Ofelia, la protagonista del cortometraggio omonimo scritto e diretto da suo nipote Pierfrancesco Bigazzi, ha 92 anni, o meglio li aveva prima che si spegnesse a poche ore dalla cerimonia di premiazione del Pop Corn – Festival del Corto, laddove l’ultima fatica sulla breve distanza del regista di Figline Valdarno, dopo l’anteprima mondiale al Torino Film Festival, ha conquistato il premio per il miglior film della sezione “Corti d’Autore” e quello del pubblico. Lo ha fatto da outsider e in punta di piedi, scalzando dal podio pellicole più quotate e produttivamente più strutturate grazie alla sua disarmante semplicità e alla capacità di scaldare e suonare le corde del cuore del fruitore di turno. Ed è quanto accaduto durante e dopo l’emozionante e sentita proiezione alla quinta edizione della kermesse toscana.
Sull’esistenza terrena di Ofelia sono dunque calati i titoli di coda, ma il fatto che suo nipote sia riuscito a catturare e a imprimere per sempre negli ultimi mesi che il destino le aveva concesso un suo ritratto, ne consegna il ricordo a futura memoria. E se prima Ofelia era una “polaroid” scattata per catturarne il presente, ora quello stesso corto si carica sulle spalle la responsabilità di conservarne il ricordo, per consegnarlo al per sempre. Perché dopotutto la Settima Arte ha proprio il compito di imprimere in maniera indelebile la memoria di qualcosa o qualcuno, donandola all’eternità.

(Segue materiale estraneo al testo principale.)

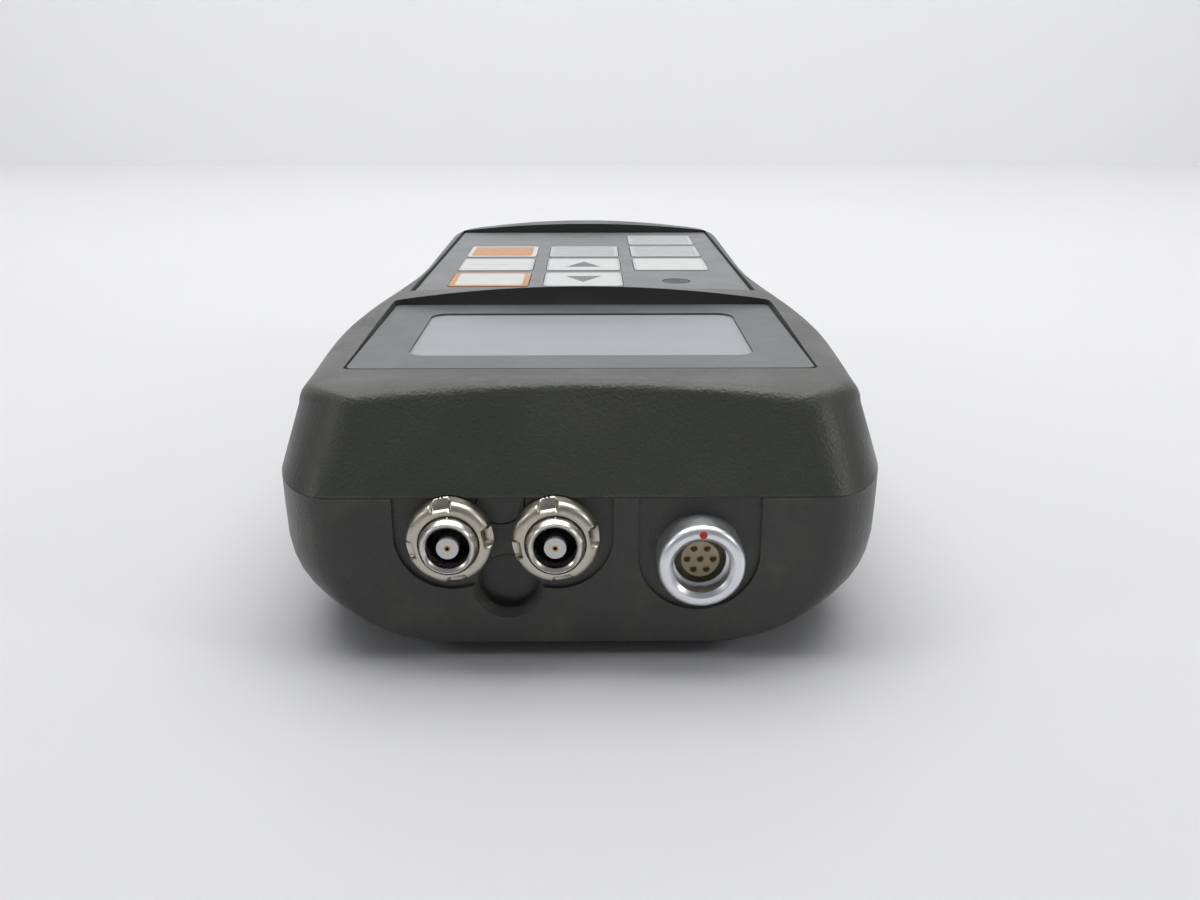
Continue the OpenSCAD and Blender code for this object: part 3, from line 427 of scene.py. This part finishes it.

Ma riavvolgiamo le lancette dell’orologio per tornare a quando l’anziana donna faceva i conti con i ricordi ormai confusi di una vita che sempre più velocemente andavano svanendo. Bigazzi sceglie di realizzare un piccolo film proprio con lo scopo di frenare quell’azione inarrestabile e inesorabile di logorio del tempo, per documentare il presente e riscoprire il passato attraverso le parole di sua nonna e le immagini di vecchi Super8 recuperati dalla cantina. Vivendo con lei, il regista ha potuto scrivere in presa diretta il corto, giocando e interagendo con tutte le situazioni, ma soprattutto con lei, facendola “recitare” nel vero senso della parola.
Il risultato è un racconto intimo e personale, ma che toccando tematiche universali e affrontando dinamiche comuni a moltissimi è in grado di arrivare a tutti. Ed è proprio questa facilità di abbattere le difese e di comunicare con il pubblico, coinvolgendolo ed emozionandolo, ad essere il cuore pulsante del racconto di Ofelia. Un racconto che riesce in pochi minuti a far riflettere in maniera profonda sulla parte finale del cammino della vita, unendo sotto un unico delicato filo conduttore carico di emozioni i semplici gesti quotidiani della protagonista, i suoi sguardi stanchi ma intensi e alcuni brevi dialoghi ricchi di significato. L’autore li fa suoi, li mescola senza soluzione di continuità con materiali d’archivio privati che convergono in una scena notturna dove il presente e il passato s’incontrano, dove la presenza torna a colmare l’assenza dei ricordi. Il tutto fa di questa piccola perla grezza una potente riflessione sul tempo, sulla memoria, sul passato e sulla caducità.